Parmi les premiers bénéficiaires, Christophe, sa femme et leurs deux jumelles de 4 ans. Ils viennent juste de finir de déballer leurs cartons dans un appartement de 65 m² : une superficie quatre fois supérieure à celle qu’ils ont quittée. Loyer : 480 euros par mois. Après cinq ans d’attente, la nouvelle était inespérée : «Au début je n’y croyais pas, j’ai attendu de recevoir le courrier officiel.» L’immeuble a déjà sa gardienne : Samira, 49 ans, qui met au défi «de trouver un locataire mécontent», même si elle admet qu’«il reste des petits détails de travaux à régler».

Neuf étages

A présent que les immeubles sont construits, difficile de trouver dans le quartier des opposants assumés. Lucette, qui habite dans l’immeuble voisin depuis 1970, dit qu’elle n’est «pas contre les logements sociaux», mais ne voit pas «l’intérêt de les construire ici, vu le coût de la vie et les prix des commerces». Avant de fustiger la hauteur des nouveaux immeubles et leurs neuf étages.
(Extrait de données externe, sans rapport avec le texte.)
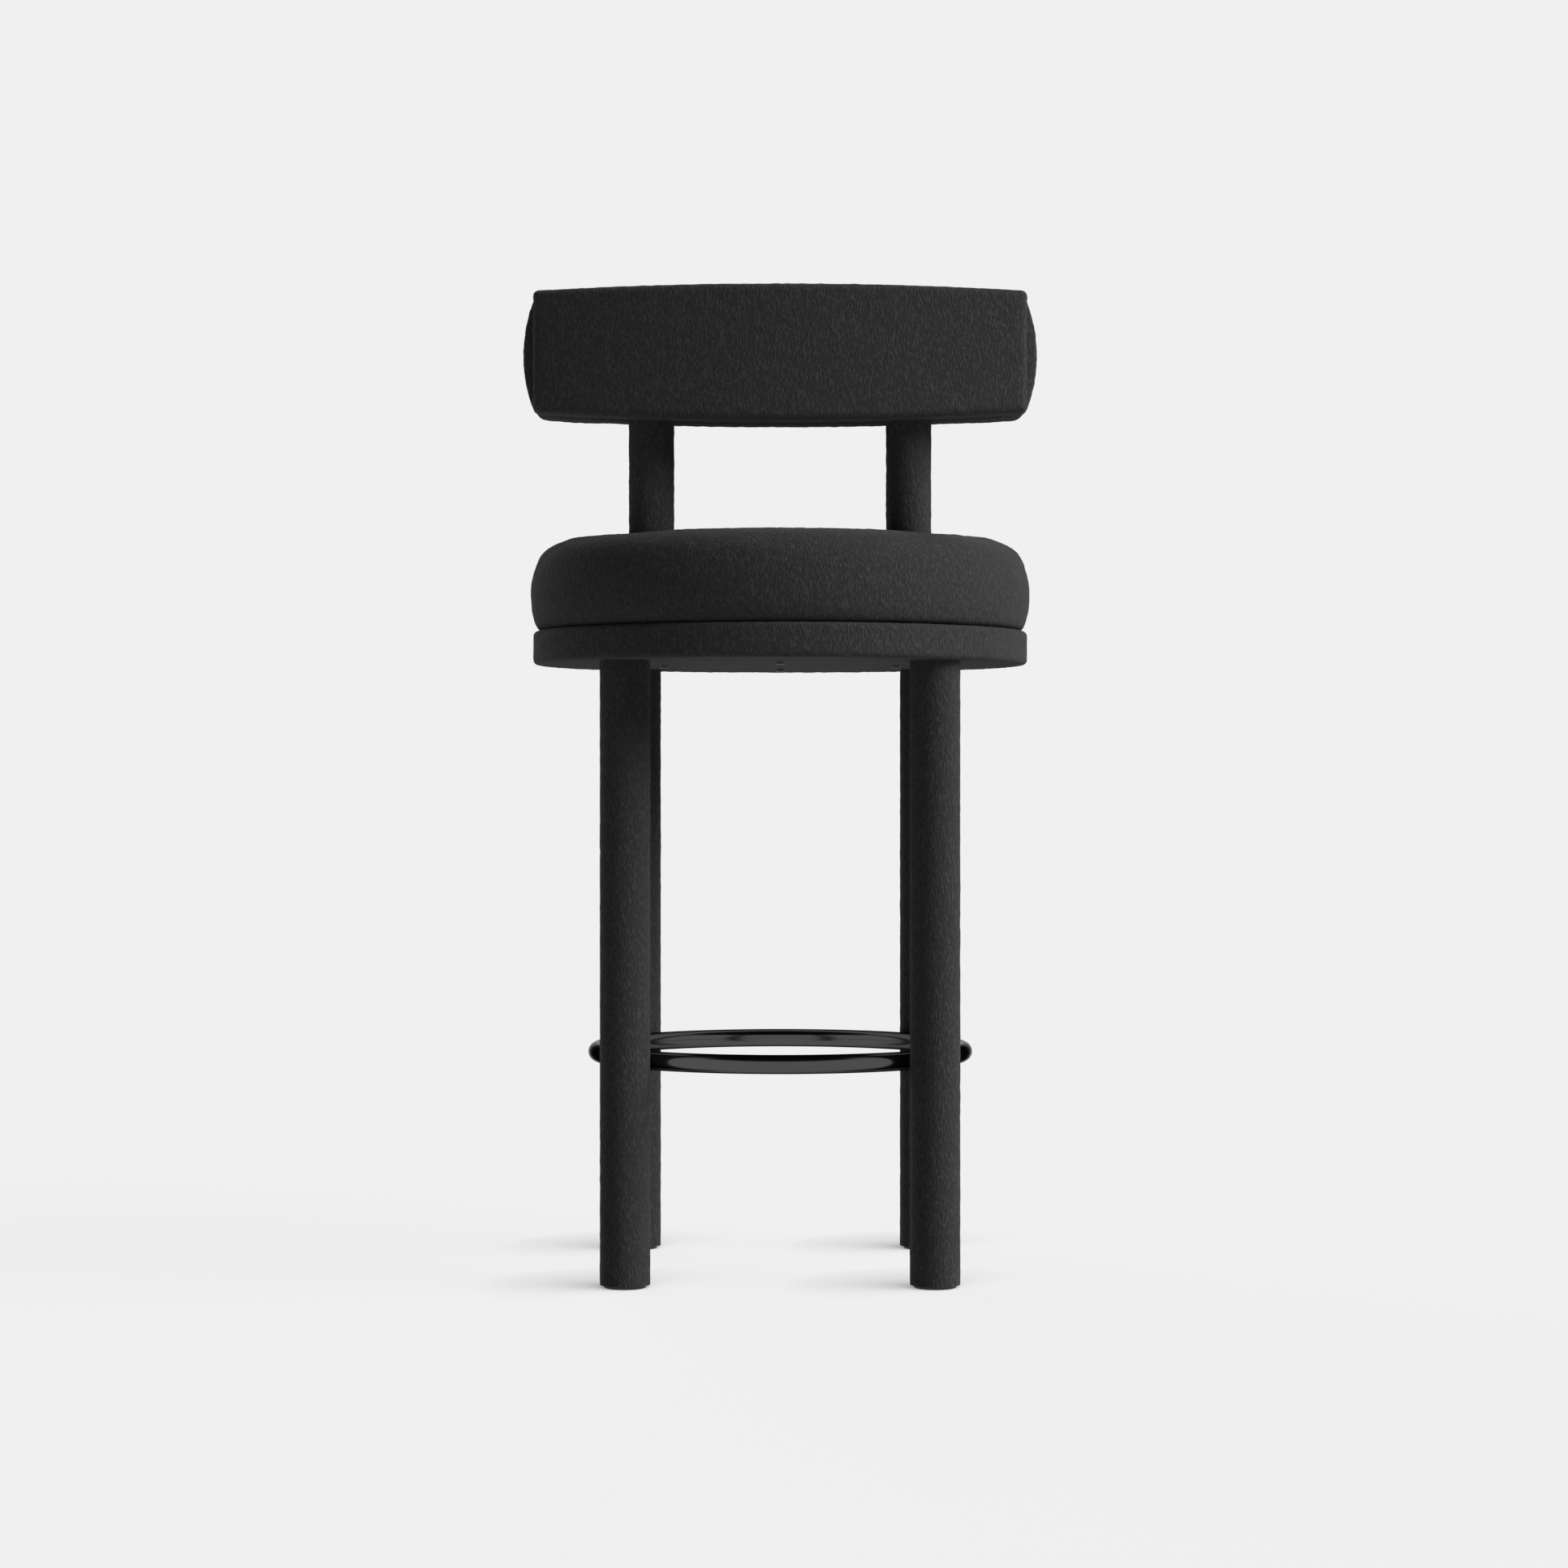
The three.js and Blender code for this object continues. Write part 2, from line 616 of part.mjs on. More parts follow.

Son immeuble à elle en compte sept… Dans une brasserie cossue qui surplombe la place de la porte d’Auteuil, Boris, le patron, voit ces constructions d’un bon œil, «ça va apporter de la vie et du dynamisme, rajeunir la population du quartier». Certains habitants historiques, notamment des personnes âgées, auraient, eux, déménagé.